= Meridian crossing effect =

The meridian-crossing effect is a phenomenon described and evidenced for in the scientific field of visual neuropsychology. It refers to an increase in reaction time to non-attended stimuli located across the vertical meridian, compared to non-attended stimuli located across the horizontal meridian (Huges & Zimba, 1987), i.e., the movement of attention is slower when it has to cross the vertical meridian as compared to the horizontal meridian. The horizontal meridian in a visual field extends from the left to the right of the observer. The vertical meridian, on the other hand extends from above the line of sight of the observer to below the line of sight of the observer. The vertical meridian can also be seen as a barrier that differentiates the attended stimuli from the non- attended stimuli. Meridian crossing effect can also be called different-hemifield advantage. According to this, performance rates increase when a task is completed across both the left and right visual hemifields than when performed in a within hemifield version of the task (Sereno & Kosslyn, 1991). A hemifield can be defined as a 170° range of vision that is seen by one eye focusing straight ahead. This should not be confused with bilateral distribution advantage. Different-hemifield advantage mainly holds true only for early perceptual processes. It focuses on the competition for attentional resources in spatial attention. Bilateral distribution advantage on the other hand occurs during more complex or demanding tasks. The Meridian crossing effect was first described by H. C. Huges and L. D. Zimba in the year 1987 in their paper, "Natural boundaries for the spatial spread of directed visual attention".

==History==

The original study by Huges and Zimba started off as an extension of the various studies done revolving around the concept of directed attention, its spatial characteristics and the movement of attention to different locations within the visual field. Their first experiment aimed to determine whether visual performance varied for locations across the vertical and horizontal meridian based on expectancy and to check if attention can be directed both vertically and horizontally. The results showed that cues directed to locations on both the vertical meridian and the horizontal meridian, have similar attentional costs and benefits. Nevertheless, they also reported that subjects have larger decrements in performance when their attention crosses the vertical meridian than when it crosses the horizontal meridian (Huges and Zimba, 1987).

==Theoretical context==
Meridian crossing effect came about as an extension of one of the theories of the spatial structure of attention (Sereno & Kosslyn, 1991).

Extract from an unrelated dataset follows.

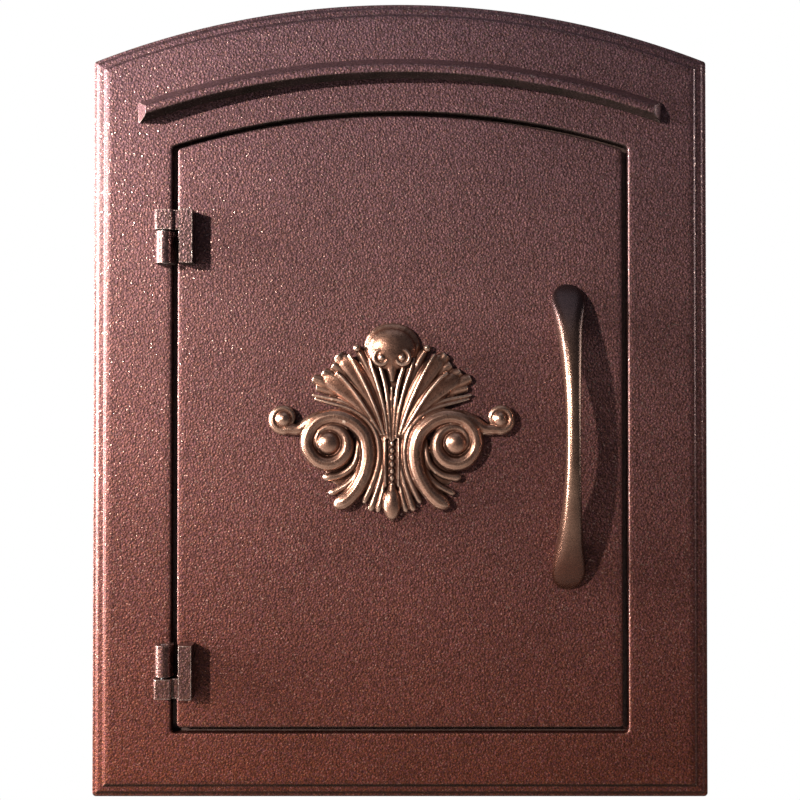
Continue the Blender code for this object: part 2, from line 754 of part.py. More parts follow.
def make_catch(steel, zinc, plastic, magnet, screw):
    """Magnetic catch on a joggled bracket behind the stop frame, and its strike on the door."""
    leg = STOP_BACK + GAP
    step = CATCH_FRONT + 0.0146
    thick = STOP_SHEET
    riser = CATCH_X + 0.0112
    outline = [
        (0.1430, leg), (riser, leg), (riser, step), (CATCH_X - 0.0130, step),
        (CATCH_X - 0.0130, step + thick), (riser + thick, step + thick), (riser + thick, leg + thick),
        (0.1430, leg + thick),
    ]
    bracket = prism("catch_bracket", outline, CATCH_Z - 0.022, CATCH_Z + 0.022, zinc)
    holes = blind_holes(leg + 0.004, stop_screw_spots()[:2], 0.010, PILOT_SMALL)
    holes += blind_holes(step + 0.004, [(CATCH_X, CATCH_Z)], 0.010, PILOT_SMALL)
    drill(bracket, holes)
    low = (CATCH_X - 0.0095, CATCH_FRONT, CATCH_Z - 0.017)
    high = (CATCH_X + 0.0095, step - GAP, CATCH_Z + 0.017)
    housing = box("catch_housing", low, high, plastic, bevel=0.0006)
    pocket_low = (CATCH_X - 0.0075, CATCH_FRONT - 0.002, CATCH_Z - 0.015)
    pocket_high = (CATCH_X + 0.0075, CATCH_FRONT + 0.0090, CATCH_Z + 0.015)
    pocket = box("catch_pocket", pocket_low, pocket_high, None)
    move_to_cutters(pocket)
    boolean(housing, pocket, "DIFFERENCE")
    drill(housing, blind_holes(step, [(CATCH_X, CATCH_Z)], 0.0047, PILOT_SMALL))
    for label, sign in (("left", -1), ("right", 1)):
        edges = sorted((CATCH_X + sign * 0.0059, CATCH_X + sign * 0.0071))
        low = (edges[0], CATCH_FRONT - 0.0006, CATCH_Z - 0.0144)
        high = (edges[1], CATCH_FRONT + 0.0086, CATCH_Z + 0.0144)
        box("pole_plate_" + label, low, high, steel)
    low = (CATCH_X - 0.0056, CATCH_FRONT + 0.0004, CATCH_Z - 0.0144)
    high = (CATCH_X + 0.0056, CATCH_FRONT + 0.0086, CATCH_Z + 0.0144)
    box("catch_magnet", low, high, magnet)
    place_turned("catch_screw", screw, steel, (CATCH_X, step + thick + GAP, CATCH_Z), (0, 1, 0))
    back = DOOR_BACK + GAP + 0.0012
    low = (CATCH_X - 0.0085, DOOR_BACK + GAP, CATCH_Z - 0.032)
    high = (CATCH_X + 0.0085, back, CATCH_Z + 0.032)
    strike = box("strike_plate", low, high, zinc)
    drill(strike, blind_holes(back + 0.002, strike_screw_spots(), 0.008, PILOT_SMALL))
    for number, (x, z) in enumerate(strike_screw_spots(), 1):
        place_turned(f"strike_screw_{number}", screw, steel, (x, back + GAP, z), (0, 1, 0))


def strike_screw_spots():
    return [(CATCH_X, CATCH_Z + step) for step in (-0.0265, 0.0265)]


def handle_screw_spots():
    reach = HANDLE_HALF_LENGTH * HANDLE_SCREW_T
    return [(HANDLE_X, HANDLE_Z - reach), (HANDLE_X, HANDLE_Z + reach)]


def place_row(label, mesh, finish, y, spots):
    for number, (x, z) in enumerate(spots, 1):
        place_turned(f"{label}_{number}", mesh, finish, (x, y, z), (0, 1, 0))


def main():
    clear_scene()
    make_collection(PARTS)
    make_collection(CUTTERS)
    coat = make_finish("hammered_coat", (0.120, 0.050, 0.045), 0.42, 0.6)
    copper = make_finish("antique_copper", (0.30, 0.15, 0.09), 0.32, 0.9)
    sheet = make_finish("box_paint", (0.060, 0.032, 0.028), 0.55, 0.2)
    zinc = make_finish("zinc_plate", (0.50, 0.50, 0.48), 0.40, 1.0)
    steel = make_finish("steel", (0.42, 0.42, 0.43), 0.35, 1.0)
    rubber = make_finish("seal_rubber", (0.020, 0.020, 0.020), 0.85, 0.0)
    plastic = make_finish("catch_plastic", (0.055, 0.040, 0.030), 0.50, 0.0)
    magnet = make_finish("magnet_ferrite", (0.030, 0.030, 0.032), 0.60, 0.3)

    flush_small = flush_screw("flush_screw_small", FLUSH_SMALL, 0.0105)
    flush_medium = flush_screw("flush_screw_medium", FLUSH_MEDIUM, 0.0130)
    pan_small = pan_screw("pan_screw_small", PAN_SMALL, 0.0060)
    pan_long = pan_screw("pan_screw_long", PAN_SMALL, 0.0095)
    pan_medium = pan_screw("pan_screw_medium", PAN_MEDIUM, 0.0060)
    pan_large = pan_screw("pan_screw_large", PAN_LARGE, 0.0150)

    faceplate = make_faceplate(coat)
    make_hood(coat)
    door = make_door(coat)
    flush_spots = make_hinges(coat, steel, flush_small, flush_medium)
    make_handle(coat)
    make_emblem(copper)
    shell = make_box_shell(sheet)
    panel = make_back_panel(sheet)
    floor = make_floor_pan(sheet)
    stop = make_stop_frame(sheet)
    make_door_seal(rubber)
    make_catch(steel, zinc, plastic, magnet, pan_small)

    hood_screw_z = hood_level(HOOD_SCREW_LEVEL, HOOD_SCREW_X)
    hood_spots = [(side * HOOD_SCREW_X, hood_screw_z) for side in (-1, 1)]
    place_row("hood_screw", flush_medium, steel, PLATE_BACK - HEAD_SINK, hood_spots)
    plate_flush = [(x, z, shank) for x, z, shank, owner in flush_spots if owner == "faceplate"]
    plate_flush += [(x, z, FLUSH_MEDIUM) for x, z in hood_spots]
    door_flush = [(x, z, shank) for x, z, shank, owner in flush_spots if owner == "door_panel"]

    plate_holes = flush_holes(PLATE_BACK, plate_flush)
    plate_holes += blind_holes(PLATE_BACK, flange_screw_spots(), BLIND_DEPTH, PILOT_MEDIUM)
    plate_holes += blind_holes(PLATE_BACK, stop_screw_spots(), BLIND_DEPTH, PILOT_SMALL)
    drill(faceplate, plate_holes)

    sheet_back = FLANGE_FRONT + SHEET
    flange_holes = blind_holes(sheet_back + 0.002, flange_screw_spots(), 0.008, PAN_MEDIUM + 0.0004)
    rear_rivet, *floor_rivets = rivet_spots()
    rear_holes = [through_sheet(sign, *rear_rivet, RIVET_HOLE) for sign in (-1, 1)]
    floor_holes = [through_sheet(sign, y, z, RIVET_HOLE) for sign in (-1, 1) for y, z in floor_rivets]
    drill(shell, flange_holes[:6] + rear_holes + floor_holes)
    drill(floor, flange_holes[6:] + drain_holes() + floor_holes)
    drill(panel, blind_holes(0.004, wall_hole_spots(), 0.010, WALL_HOLE) + rear_holes)
    place_row("flange_screw", pan_medium, steel, sheet_back + GAP, flange_screw_spots())

    drill(stop, blind_holes(STOP_BACK + 0.002, stop_screw_spots(), 0.008, PILOT_SMALL))
    bracket_back = STOP_BACK + GAP + STOP_SHEET
    place_row("catch_bracket_screw", pan_small, steel, bracket_back + GAP, stop_screw_spots()[:2])
    place_row("stop_screw", pan_small, steel, STOP_BACK + GAP, stop_screw_spots()[2:])

    door_holes = flush_holes(DOOR_BACK, door_flush)
    door_holes += blind_holes(DOOR_BACK, handle_screw_spots(), DOOR_THICKNESS + 0.01, PAN_LARGE + 0.0004)
    door_holes += blind_holes(DOOR_BACK, emblem_screw_spots(), DOOR_THICKNESS + 0.01, PILOT_SMALL)
    door_holes += blind_holes(DOOR_BACK, strike_screw_spots(), 0.0048, PILOT_SMALL)
    drill(door, door_holes)
    washer = turned_mesh("handle_washer_mesh", [
        (0.0029, 0.0010), (0.0055, 0.0010), (0.0055, 0.0), (0.0029, 0.0), (0.0029, 0.0010),
    ])
    place_row("handle_washer", washer, zinc, DOOR_BACK + GAP, handle_screw_spots())
    place_row("handle_screw", pan_large, steel, DOOR_BACK + 0.0010 + 2 * GAP, handle_screw_spots())
    place_row("emblem_screw", pan_long, steel, DOOR_BACK + GAP, emblem_screw_spots())

    rivet = turned_mesh("rivet_mesh", [
        (0.0, 0.0011), (0.0017, 0.0009), (0.0031, 0.0), (0.0016, 0.0), (0.0016, -0.0033),
        (0.0023, -0.0037), (0.0021, -0.0048), (0.0, -0.0052),
    ])
    outside = OPENING.half_width + SHELL_OFFSET + GAP
    for label, sign in (("left", -1), ("right", 1)):
        for number, (y, z) in enumerate(rivet_spots(), 1):
            place_turned(f"rivet_{label}_{number}", rivet, steel, (sign * outside, y, z), (sign, 0, 0))


main()
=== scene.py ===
"""Looks of the wall mounted mailbox: hammered copper-brown castings, an antique copper
scroll-and-leaf emblem, and a painted steel box with a magnetic catch."""

import json
import math

import bmesh
import bpy
from mathutils import Matrix, Vector


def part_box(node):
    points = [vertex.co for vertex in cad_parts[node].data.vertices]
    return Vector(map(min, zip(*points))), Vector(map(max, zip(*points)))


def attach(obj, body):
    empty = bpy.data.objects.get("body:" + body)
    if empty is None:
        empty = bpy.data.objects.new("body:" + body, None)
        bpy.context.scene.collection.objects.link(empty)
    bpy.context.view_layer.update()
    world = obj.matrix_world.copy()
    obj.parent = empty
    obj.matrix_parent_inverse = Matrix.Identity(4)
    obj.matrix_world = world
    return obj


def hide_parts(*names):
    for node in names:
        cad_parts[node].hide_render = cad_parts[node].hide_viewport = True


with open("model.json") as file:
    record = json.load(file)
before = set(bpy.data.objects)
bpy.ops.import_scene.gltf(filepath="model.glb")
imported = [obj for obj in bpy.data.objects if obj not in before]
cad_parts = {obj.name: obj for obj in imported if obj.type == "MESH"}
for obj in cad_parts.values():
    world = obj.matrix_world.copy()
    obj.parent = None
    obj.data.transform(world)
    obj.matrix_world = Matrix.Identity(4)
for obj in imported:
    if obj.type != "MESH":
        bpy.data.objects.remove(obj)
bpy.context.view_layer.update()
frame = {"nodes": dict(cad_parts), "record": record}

plate_low, plate_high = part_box("faceplate")
door_low, door_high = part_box("door_panel")
hood_low, hood_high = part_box("drip_hood")
handle_low, handle_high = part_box("handle")
_, emblem_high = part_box("emblem")

# Lengths are in metres: X across, Y towards the wall, Z up.
MM = 0.001
QUARTER_TURN = math.pi / 2
PLATE_FRONT = plate_low.y
PLATE_BACK = plate_high.y
DOOR_BACK = door_high.y

# Radius of each arched top, and of the rounded corners.
PLATE_ARCH, PLATE_CORNER = 0.4940, 0.0022
OPENING_ARCH, OPENING_CORNER = 0.4440, 0.0028
DOOR_ARCH, DOOR_CORNER = 0.4415, 0.0024
LEAST_CORNER = 0.0003
ARCH_STEPS = 96
CORNER_STEPS = 6

OPENING_HALF_WIDTH = 0.1334
OPENING_SILL = -0.1940
OPENING_CROWN = 0.1689

FLANGE_SCREWS = tuple(f"flange_screw_{n}" for n in range(1, 9))
SHEET_SCREWS = ("stop_screw_1", "stop_screw_2", "catch_bracket_screw_1", "catch_bracket_screw_2")
FLANGE_SCREW_RADIUS = 0.0022
SHEET_SCREW_RADIUS = 0.0018
SCREW_HOLE_DEPTH = 0.0052


# ---------------------------------------------------------------- shapes

def arc(centre, radius, start, end, steps):
    """Points along an arc, both ends included."""
    angles = [start + (end - start) * i / steps for i in range(steps + 1)]
    return [(centre[0] + radius * math.cos(a), centre[1] + radius * math.sin(a)) for a in angles]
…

===Shifting focus theories===
This is one of the oldest theories of the spatial structure of attention. According to this theory, subjects require more time to process targets that occur at unexpected locations as compared to those that occur at expected locations.

===Gradient theories===
According to this theory, resources are processed and made available based on the expectancy of target location, i.e., the farther a stimulus is from the locus of attention, the less processing resources are available (Sereno & Kosslyn, 1991).

===Hemifield theories===
Similar to gradient theories, hemifield theories also predict a gradient of attention. However this gradient is spread out throughout the visual hemifield in which the target is expected. This therefore, is a benefit to that hemifield and a disadvantage to the opposite hemifield (Sereno & Kosslyn).

==Neurobiological bases==
One of the proposed reasons for the decrease in performance when attention crosses the vertical meridian is the shifting of processing of the information from one cerebral hemisphere to the other, across the corpus callosum (Huges & Zimba, 1987). According to Downing and Pinker (1985), on the other hand, decrements in attention when it crosses the vertical meridian can be attributed to the crossing of the foveal region, i.e., the attentional gradient becomes steeper at the fovea. Therefore, two points which are equally distant from each other seem farther apart at the foveal region as compared to when within the same boundary (Downing and Pinker, 1985).

==Cognitive bases==
On the basis of the experiments conducted by Sereno and Kosslyn (1991), in which participants were confronted with two briefly presented stimuli either in one visual hemifield or in the left and right visual hemifields, they argued that the different-hemifield advantage may result from separate, hemisphere-specific pools of attentional capacity operating during perceptual encoding, leading to twice as many resource pools being available during task performance across both hemifields. Processing multiple stimuli that are presented within one hemifield is suggested to lead to high intrahemispheric competition for common processing structures and low interhemispheric competition for representation and requires hemisphere specific processes to take place in parallel (Sereno & Kosslyn, 1991). But the extent to which these pools of processing information impact attention has not been accounted for. Further research needs to be done to understand the causes of this different hemifield advantage.